The argument for ages was Linux was free and so was many of the applications you run were actually developed for Linux. Applications like Firefox, Open Office, MYSQL, GIMP.. Now all these applications are now available for Windows, although they're still easier to install on Linux. Just open your favorite package manager, click the appropriate applications and on you go. In November 2008 PC World made a list of the things they would like to see in Windows. One of the things they mentioned was.. package management! Yes, it's true. Most Windows converts miss their installation packages. The truth is, it is far more easier to mark all the packages you want, let the package manager figure out all dependencies and install them all in one go. That it is not perceived as a superior way of package management is because they are not accustomed to it. Now, all that and a zero price tag. Which OS would you choose? Not to mention that I don't have to deal with General Failure, Major Error, Hauptobersturmbahnfuehrer Gates and other spies on my private property.

Let's go back to the eye candy, the mother of OS/X and the father of Vista. Well, most people are simply amazed when I show them this footage and tell them they can have it on their computer too. Yes, if need be you can even have it on your simple netbook. You know, that tiny, inexpensive device that significantly prolonged the life of Windows XP because Microsoft had nothing else that would run on it.

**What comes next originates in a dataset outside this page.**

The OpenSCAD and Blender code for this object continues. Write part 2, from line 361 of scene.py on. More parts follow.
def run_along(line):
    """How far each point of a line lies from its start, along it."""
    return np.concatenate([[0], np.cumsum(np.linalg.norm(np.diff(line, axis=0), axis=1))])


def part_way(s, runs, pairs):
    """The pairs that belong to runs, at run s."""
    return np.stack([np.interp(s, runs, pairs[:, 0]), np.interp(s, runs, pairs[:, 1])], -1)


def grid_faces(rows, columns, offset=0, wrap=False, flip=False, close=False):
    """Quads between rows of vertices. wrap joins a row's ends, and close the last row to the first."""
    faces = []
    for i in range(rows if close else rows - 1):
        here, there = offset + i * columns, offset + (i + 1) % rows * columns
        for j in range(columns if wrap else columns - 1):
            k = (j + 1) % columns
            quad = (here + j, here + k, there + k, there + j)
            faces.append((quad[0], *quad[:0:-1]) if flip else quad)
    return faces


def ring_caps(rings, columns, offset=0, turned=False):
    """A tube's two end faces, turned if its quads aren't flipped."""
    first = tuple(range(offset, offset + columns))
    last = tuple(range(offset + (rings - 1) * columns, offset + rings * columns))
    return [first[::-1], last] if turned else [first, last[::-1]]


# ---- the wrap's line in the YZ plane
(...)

Of course, you still have the same problems with Windows 7 you had with Vista. Probably your old equipment still won't work. WGA, that tiny little program that points out to you that you have bought an illegal Windows version, is still there. His little brother, UAC is there too. Bill, how many times do I have to point out to you that you cannot backfit a feature when it wasn't part of the original design. Oops, I almost forgot to mention that multi megabyte register you have to clean all the time – until it breaks down completely.

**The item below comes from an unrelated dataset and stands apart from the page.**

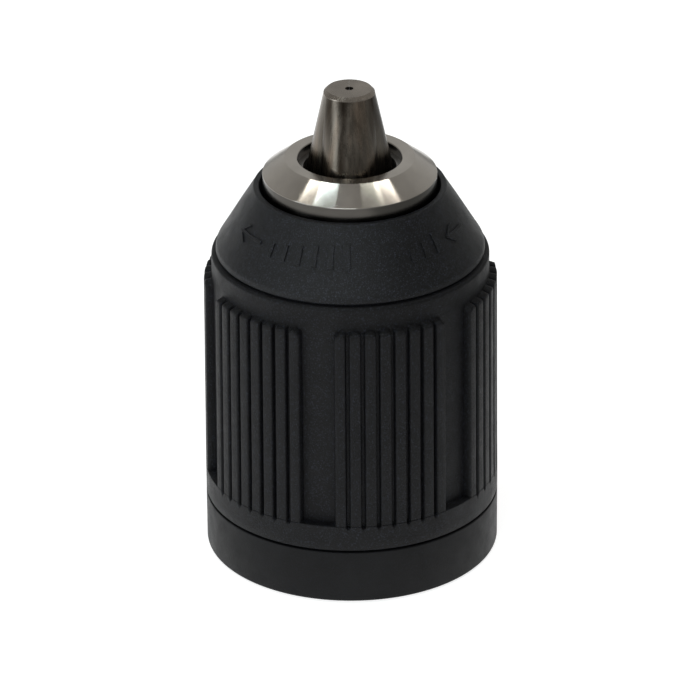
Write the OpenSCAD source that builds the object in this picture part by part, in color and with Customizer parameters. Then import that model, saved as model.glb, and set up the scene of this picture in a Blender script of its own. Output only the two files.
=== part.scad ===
// Keyless ratcheting drill chuck with one rotating sleeve and three inclined jaws.
// It stands on its rear face: the origin is the centre of that face and +Z points to the nose.

/* [Overall] */
// Outer diameter of the grip sleeve and of the rear cover
sleeve_d = 43; // [42.9:0.05:43.1]
// Height of the steel nose face above the rear face
nose_z = 61.2; // [61.1:0.05:61.3]
// Height of the closed jaw tips above the rear face
tip_z = 71.9; // [71.7:0.1:72.1]

/* [Jaws] */
// Angle between each jaw and the chuck's axis
jaw_tilt = 13.5; // [13.4:0.05:13.6]
// Radius of a round jaw blank
jaw_r = 4; // [3.9:0.05:4]
// Radius of the closed jaw cluster at its flat tips
tip_r = 3.55; // [3.5:0.05:3.6]
// Travel of a jaw in one turn of the nut
thread_pitch = 1.6; // [1.5:0.05:1.6]
// Turns of the nut between closed and fully open
nut_turns = 16; // [14:1:16]
// Radius of the relief where the three jaws meet
jaw_relief_r = 0.6; // [0.5:0.05:0.7]

/* [Bores] */
// Radius of the spindle thread's wall, 1/2 inch with 20 threads to the inch
spindle_r = 5.7; // [5.6:0.05:5.8]
// Depth of the spindle thread
spindle_depth = 17; // [15:0.5:17]
// Radius of the hole for the spindle's retaining screw
screw_r = 3.3; // [3.1:0.1:3.4]
// Radius of the tool bore
tool_r = 6.75; // [6.6:0.05:6.8]

/* [Grip] */
// Rib pads around the sleeve
pads = 6; // [6:2:6]
// Ribs on one pad
ribs = 8; // [6:1:8]
// Angle from one rib to the next
rib_pitch = 6; // [5.6:0.1:6]
// Angle that a groove between two ribs takes
groove_angle = 1.25; // [1:0.05:1.5]
// Angle of the first pad's centre
pad_turn = -73.5; // [-80:0.5:-70]

/* [Bearing] */
// Balls in the thrust bearing
balls = 30; // [24:2:30]
// Radius of one ball
ball_r = 0.8; // [0.75:0.05:0.8]
// Teeth of the ratchet
ratchet_teeth = 48; // [36:4:48]

/* [Hidden] */
$fn = 96;

// gaps: pieces pressed together, running fits, and open room between moving pieces
press_gap = 0.02;
run_gap = 0.06;
room = 0.3;
far = 100;

// colours
dark_plastic = "#1d1d1f";
satin_plastic = "#242528";
ground_steel = "#6b665f";
bright_steel = "#b9b2a8";
plain_steel = "#8d8d8d";
spring_steel = "#55585c";
brass_tone = "#a58a4a";
felt_grey = "#4a4a48";

// the sleeve and what it covers
sleeve_r = sleeve_d / 2;
sleeve_in_r = sleeve_r - 2.4;
skirt_in_r = sleeve_in_r - 1.15;

// the rear cover and the gap above it
cover_top = 8.05;
cover_floor = 2.2;
cover_edge = 0.4;
parting_gap = 0.3;
sleeve_bottom = cover_top + parting_gap;

// the body along its axis
hub_r = 13;
tail_r = 16.6;
flange_z = 22.8;
flange_r = 17.9;
race_z = 28.3;
neck_r = 15.3;
groove_z = 32.4;
groove_r = 11;
front_z = 40.7;
front_r = 14.3;
front_top = nose_z - 8.6;
front_edge = 0.8;
nose_stub_r = 10.5;
nose_stub_top = nose_z - 1.5;
web = 4;
tool_floor = spindle_depth + web;

// the jaws: the outer edge of a jaw runs from its tip down and outwards
jaw_travel = thread_pitch * nut_turns;
jaw_drop = jaw_travel * cos(jaw_tilt);
jaw_tail_z = 36.8;
jaw_gap = 0.005;
tail_bevel = 1;
tip_bevel = 0.3;
tooth_depth = 0.6;
tooth_top = 58.3;
function jaw_edge_r(z) = tip_r + (tip_z - z) * tan(jaw_tilt);
function jaw_axis_r(z) = jaw_edge_r(z) - jaw_r / cos(jaw_tilt);
jaw_bore_z = jaw_tail_z - jaw_drop - 0.6;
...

As a matter of fact, Microsofts future is squashed between an obsolete Windows XP and a Vista nobody wants. With many home users getting tired to get and maintain the next pirated version of Microsoft Office and many governments moving to ODF I see very dark clouds for Microsofts main cash cows. It may be clear by now that Windows 7 is nothing more than a refurbished Windows Vista. Aero has been polished a bit more, some of the major resource hogs may have been optimized, but all in all it is nothing more than Vista SP2.

Byte declared Unix dead when Windows NT came out. Some 25 years later, Unix is still very much alive.. and kicking! Guys, you have to come with something more dramatic than this makeover to win me over.